DV Courts in New York have been springing up more rapidly the past few years, as a strong push state-wide has been made to hold abusers to account. Unlike other problem-solving courts in the state (Drug Court, for example), DV Court is not a rehabilitative court; it is an accountability court. One might even say the deck is stacked against the defendants in DV court. Cases are screened by a clerk, and if a case meets the eligibility standard, it is automatically transferred to DV court. The same rules of evidence and procedure apply, but I have found that penalties tend to be a bit harsher, and the DA claims to not have as much bargaining power as in a regular case.

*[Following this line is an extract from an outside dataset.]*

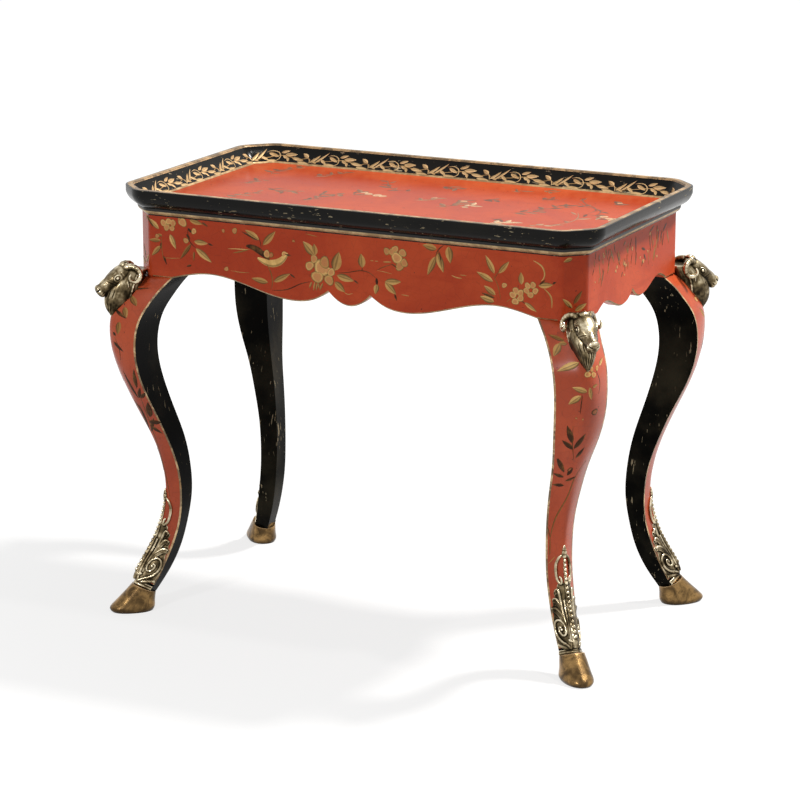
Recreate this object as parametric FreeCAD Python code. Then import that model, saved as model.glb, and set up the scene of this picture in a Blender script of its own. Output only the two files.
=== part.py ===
import FreeCAD, Part
import math
import os

from FreeCAD import Vector

# Overall sizes of the table, in millimetres
table_height = 730.0
rim_length = 854.0
rim_width = 494.0
corner_cant = 47.0
corner_round = 40.0

# Tray: a rim that stands on the edge of a rebated panel
tray_depth = 29.0
panel_thickness = 14.0
rim_seat_rebate = 3.0
rim_lip = 12.0
rim_foot_inset = 35.0
rim_undercut = 19.0
rim_edge_height = 11.0
rim_swell = 3.5
rim_hollow = 2.5

# Bead moulding under the rim
bead_projection = 8.0
bead_height = 12.0
bead_swell = 2.6

# Frame under the tray
apron_inset = 27.0
rail_thickness = 20.0
corner_board_thickness = 12.0
rail_depth = 105.0
front_wave = 15.5
side_wave = 12.0

# Legs
leg_square = 69.0
leg_recess = 4.0
ankle_front_height = 48.0
ankle_back_height = 31.0

# Diagonal blocks inside the frame
brace_thickness = 22.0
brace_height = 60.0
brace_seat_width = 20.0

# Brass mounts
mount_thickness = 7.0
mount_foot_gap = 3.2
mount_pin_clearance = 2.0
volute_radius = 9.5
volute_roll = 2.0
volute_turn_count = 1.25
volute_station_count = 9
scroll_eye_radius = 4.0
horn_thickness = 9.5
horn_ring_radius = 10.0
horn_ring_forward = 1.0
horn_ring_drop = 7.0
ear_length = 17.0
ear_thickness = 4.0
ram_head_length = 72.0
ram_head_width = 34.0
ram_head_tilt = 33.0
ram_crown_outward = 4.0
ram_crown_rise = 10.0
ram_collar_drop = 68.0

# Hooves
hoof_length = 77.0
hoof_width = 50.0
hoof_heel_inset = 25.0

# Fasteners
screw_diameter = 5.0
screw_head_diameter = 9.5
screw_head_height = 3.0
leg_screw_length = 55.0
top_screw_bite = 9.0
top_screw_sink = 5.0
ram_pin_diameter = 4.0
ram_pin_length = 46.0
mount_pin_diameter = 2.5
mount_pin_length = 16.0
hoof_screw_diameter = 7.0
hoof_screw_head_diameter = 14.0
hoof_screw_head_height = 5.0
hoof_screw_sink = 3.0

# One overrun for every cut
overrun = 30.0

# How finely round forms are drawn: flats in a moulding's round, flats round a corner's turn, how near arcs
# follow a rail's curve, sides of a screw, stations of a leg, flats from its side to its ridge, and sides of
# a cast form and of a horn
round_flat_count = 3
turn_flat_count = 4
curve_closeness = 0.2
screw_side_count = 6
leg_station_count = 22
leg_face_flat_count = 3
cast_side_count = 8
horn_side_count = 6

# Places that follow from the sizes
sqrt2 = math.sqrt(2)
half_length = rim_length / 2
half_width = rim_width / 2
turn_setback = corner_round * math.tan(math.pi / 8)
run_x = half_length - corner_cant - turn_setback
run_y = half_width - corner_cant - turn_setback
turn_degrees = 45
cant_run = corner_cant * sqrt2 - 2 * turn_setback
floor_z = table_height - tray_depth
rim_foot_z = floor_z - rim_seat_rebate
frame_top_z = floor_z - panel_thickness
shoulder_height = frame_top_z - rail_depth
ram_crown_height = shoulder_height + ram_crown_rise
ram_collar_tip_height = shoulder_height - ram_collar_drop
bead_foot_z = rim_foot_z - bead_height
apron_x = half_length - apron_inset
apron_y = half_width - apron_inset
post_x = apron_x - leg_recess - leg_square
post_y = apron_y - leg_recess - leg_square
diagonal = Vector(1, -1, 0) / sqrt2
up = Vector(0, 0, 1)


def cant_at(inset):
    """How much of each side the canted corner takes, at a distance in from the rim's outer edge."""
    return corner_cant - inset * (2 - sqrt2)


def arc(start, middle, end):
    return Part.Arc(start, middle, end).toShape()


def line(start, end):
    return Part.makeLine(start, end)


def polygon_face(points):
    return Part.Face(Part.makePolygon(points + [points[0]]))


def box(low, high):
    size = high.sub(low)
    return Part.makeBox(size.x, size.y, size.z, low)


def joined(shapes):
    return shapes[0].fuse(shapes[1:]).removeSplitter()


def chords(start, middle, end, count):
    """Points along the arc through three points, without the first: the flats that draw a round."""
    curve = Part.Arc(start, middle, end)
    first, last = curve.FirstParameter, curve.LastParameter
    return [curve.value(first + (last - first) * step / count) for step in range(1, count + 1)]


def carved(rings):
    """A closed body of flat facets through rings of matching points; its first and last rings are flat."""
    faces = [polygon_face(rings[0]), polygon_face(rings[-1])]
    for lower, upper in zip(rings, rings[1:]):
        lower_next = lower[1:] + lower[:1]
        upper_next = upper[1:] + upper[:1]
        for a, b, c, d in zip(lower, lower_next, upper_next, upper):
            faces.append(polygon_face([a, b, c]))
            faces.append(polygon_face([a, c, d]))
    body = Part.makeSolid(Part.makeShell(faces))
    if body.Volume < 0:
        body.reverse()
    return body.removeSplitter()


def oval(centre, first, second, sides):
    """Points round an ellipse given by its two half axes."""
    points = []
    for side in range(sides):
        turn = 2 * math.pi * side / sides
        points.append(centre + first * math.cos(turn) + second * math.sin(turn))
    return points


def fits_check(name, shape):
    """Every piece is a closed, valid body."""
    if not shape.isValid() or shape.Volume <= 0:
        raise ValueError(name + " is not a sound solid")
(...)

Certainly if this is a girlfriend, and if she is an SU student, this situation will be quite complicated for Melo. He'll have to deal with the criminal side of things as well as the SU Judicial Board. With the order of protection in place, he is to have no contact with the complaining witness, or else he can face immediate arrest and prosecution for Criminal Contempt.
Without too much speculating here, this very well could have been an argument in the girlfriend's car that resulted in the wiper handle breaking accidentally. Not sure what the value is. I guess I'll have to wait until more details come out. At any rate, I will reserve my usual prediction of the ultimate disposition until I hear more. The case being in DV court makes it harder for me to speculate, especially if Syracuse's DV court runs the same as Elmira's.
The one good sign thus far is that Melo appeared in Court with Bernie Fine. So at this point, he seems to have support of his coaches, at least to some extent.